The Liverpool Empire has become a whole lot more Fabulous. Kinky Boots arrived in Liverpool on the 25th March and remained until Saturday 6th April.  The hit musical is amidst its first ever UK tour after having spent over 3 years, with more than 1400 performances, in the West End.

Inspired by true events, Kinky Boots retells the 2005 comedy-drama film of the same name, with new music by Cyndi Lauper. It follows the story of Charlie Price (Joel Harper-Jackson), the struggling new owner of ‘Price & Son’, a family-run shoe manufacturer in Northampton. As the factory faces being closed down, help arrives in the unexpected form of Lola, a Drag Queen and performer in London. Charlie, with the support of employee Lauren (Paula Lane, best known as Kylie Platt in Coronation Street), decides to change course and create boots for drag artists; sturdy enough for the weight of a man, but glamorous enough to suit Lola and her fellow ‘Angels.’ Loosely based on the true story of Steve Pateman, whose company W.J Brooks in Earls Barton, set the trend for fetish footwear, or ‘Kinky Boots,’ the story is one of acceptance and change. Hilarious yet simultaneously poignant, Kinky Boots is a lot of fun and this cast does an amazing job in bringing the story to life.

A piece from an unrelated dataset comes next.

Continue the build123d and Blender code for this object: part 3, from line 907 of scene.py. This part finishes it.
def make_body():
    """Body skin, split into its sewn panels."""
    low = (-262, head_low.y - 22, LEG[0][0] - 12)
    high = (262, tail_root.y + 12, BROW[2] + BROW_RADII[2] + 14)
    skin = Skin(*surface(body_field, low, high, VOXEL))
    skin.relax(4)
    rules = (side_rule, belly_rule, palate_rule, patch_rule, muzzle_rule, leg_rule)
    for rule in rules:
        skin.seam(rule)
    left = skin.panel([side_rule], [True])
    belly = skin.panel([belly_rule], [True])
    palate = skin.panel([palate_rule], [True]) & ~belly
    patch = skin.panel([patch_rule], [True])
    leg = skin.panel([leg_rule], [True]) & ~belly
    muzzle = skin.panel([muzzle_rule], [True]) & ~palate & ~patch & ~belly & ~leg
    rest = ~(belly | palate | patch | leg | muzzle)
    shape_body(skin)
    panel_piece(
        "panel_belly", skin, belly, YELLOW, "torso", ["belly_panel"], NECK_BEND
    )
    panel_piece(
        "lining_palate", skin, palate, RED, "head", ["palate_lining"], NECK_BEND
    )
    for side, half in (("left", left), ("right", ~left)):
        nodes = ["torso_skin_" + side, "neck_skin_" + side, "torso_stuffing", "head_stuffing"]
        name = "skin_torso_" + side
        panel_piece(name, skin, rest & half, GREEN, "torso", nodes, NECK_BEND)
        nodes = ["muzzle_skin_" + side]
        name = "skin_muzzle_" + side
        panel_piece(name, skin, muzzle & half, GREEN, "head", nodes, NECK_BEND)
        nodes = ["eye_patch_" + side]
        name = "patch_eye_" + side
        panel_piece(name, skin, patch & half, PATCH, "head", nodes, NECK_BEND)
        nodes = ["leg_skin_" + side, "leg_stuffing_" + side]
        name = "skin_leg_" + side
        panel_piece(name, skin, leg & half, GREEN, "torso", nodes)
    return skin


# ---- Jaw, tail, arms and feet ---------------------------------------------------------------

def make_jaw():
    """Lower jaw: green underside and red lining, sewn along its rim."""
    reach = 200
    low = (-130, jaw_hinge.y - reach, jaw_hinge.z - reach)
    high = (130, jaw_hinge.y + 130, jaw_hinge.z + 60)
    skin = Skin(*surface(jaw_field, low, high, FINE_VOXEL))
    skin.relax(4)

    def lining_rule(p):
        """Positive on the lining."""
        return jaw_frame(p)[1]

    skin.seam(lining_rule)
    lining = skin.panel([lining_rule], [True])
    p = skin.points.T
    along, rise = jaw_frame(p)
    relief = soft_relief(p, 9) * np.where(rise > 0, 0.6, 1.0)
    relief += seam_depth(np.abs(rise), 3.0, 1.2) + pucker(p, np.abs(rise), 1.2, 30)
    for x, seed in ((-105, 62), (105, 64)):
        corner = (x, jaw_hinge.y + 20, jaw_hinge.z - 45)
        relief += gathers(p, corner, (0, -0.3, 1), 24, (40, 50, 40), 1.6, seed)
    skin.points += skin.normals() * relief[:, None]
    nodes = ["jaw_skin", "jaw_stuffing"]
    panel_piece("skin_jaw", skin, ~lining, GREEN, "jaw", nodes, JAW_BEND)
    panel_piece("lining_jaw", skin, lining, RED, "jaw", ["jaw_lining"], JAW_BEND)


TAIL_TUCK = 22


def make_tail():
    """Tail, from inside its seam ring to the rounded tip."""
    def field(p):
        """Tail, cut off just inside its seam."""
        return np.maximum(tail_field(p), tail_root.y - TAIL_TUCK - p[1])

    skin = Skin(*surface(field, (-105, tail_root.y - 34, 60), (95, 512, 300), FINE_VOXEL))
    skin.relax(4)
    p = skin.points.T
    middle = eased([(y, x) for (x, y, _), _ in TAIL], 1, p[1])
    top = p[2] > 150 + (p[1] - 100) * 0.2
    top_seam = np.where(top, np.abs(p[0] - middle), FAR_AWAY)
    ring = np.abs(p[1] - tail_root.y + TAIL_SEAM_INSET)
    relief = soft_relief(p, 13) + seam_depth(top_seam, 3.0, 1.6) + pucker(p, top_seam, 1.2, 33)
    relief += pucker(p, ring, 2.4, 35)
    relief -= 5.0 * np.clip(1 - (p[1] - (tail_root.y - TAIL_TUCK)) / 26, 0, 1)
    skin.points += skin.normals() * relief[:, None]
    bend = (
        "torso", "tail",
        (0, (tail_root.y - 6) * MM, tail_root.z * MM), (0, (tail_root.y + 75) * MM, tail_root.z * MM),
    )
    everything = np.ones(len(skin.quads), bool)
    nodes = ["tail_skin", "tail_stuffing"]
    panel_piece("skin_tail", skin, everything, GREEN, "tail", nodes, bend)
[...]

The Drag Queen era we find ourselves in, with Ru Paul dominating pop culture, means interest in the story of Kinky Boots has been somewhat revitalised. However, whilst appearing glamorous and comedic on the surface, the musical deals with some heavy issues. With a stellar performance by Kayi Ushe, Lola overcomes many challenges as she learns to accept herself; the heartfelt ‘Not My Father’s Son’ is particularly touching as we learn the obstacles that Lola has faced especially in being disowned by her father. The discrimination that the Angels are faced with, underpins the musical and whilst Lola’s overt confidence and theatricality thrills the audience, it is the honesty of the play that accounts for its success. Through changing perceptions and encouraging diversity, Lola’s story steals the show; the love triangle of Charlie, Nicola and Lauren is arguable less strong. Set up with a traditional musical theatre plot, Kinky Boots only really hits its stride with the introduction of Lola, and becomes so much more than the cliché love story it looks set to be.

 

The UK tour began at the Royal & Derngate in Northampton, the home of the story. As a born-and-raised Northamptonian, the mere representation of Northampton in a Broadway-originated musical was undoubtedly exciting; I’m not sure I’ve ever seen a portrayal of my own town, and it is impressive that the setting remains true to the story. Yet, this setting was not fully explored and ‘Northampton’ could have easily been replaced by any other industrial town. Kinky Boots was by no means blatantly derogatory towards Northampton, yet the consistent references to escaping the suburbs for the grand life of London was jarring. Northampton was presented as lacklustre and inferior; the antithesis of Lola’s exuberant lifestyle, as embodied by Don. Whilst locals might agree with some of these stereotypes, and bashing our town is hardly uncommon (it comes with the territory of being a true native), it’s hard to watch as outsiders do the same. Michael Davies succinctly puts in his own review of the Royal & Derngate performance that ‘as a native, I’m allowed to say that. I’m not sure Fierstein has earned the same privilege.’ The put-downs of our town don’t seem quite right coming from an American script which knows nothing of the real Northampton. It is true that Northampton is synonymous with shoes; my brother is a cobbler, and the town is dominated by shoe factories even to this day. However, this is not all there is to Northampton, as Kinky Boots might have you believe.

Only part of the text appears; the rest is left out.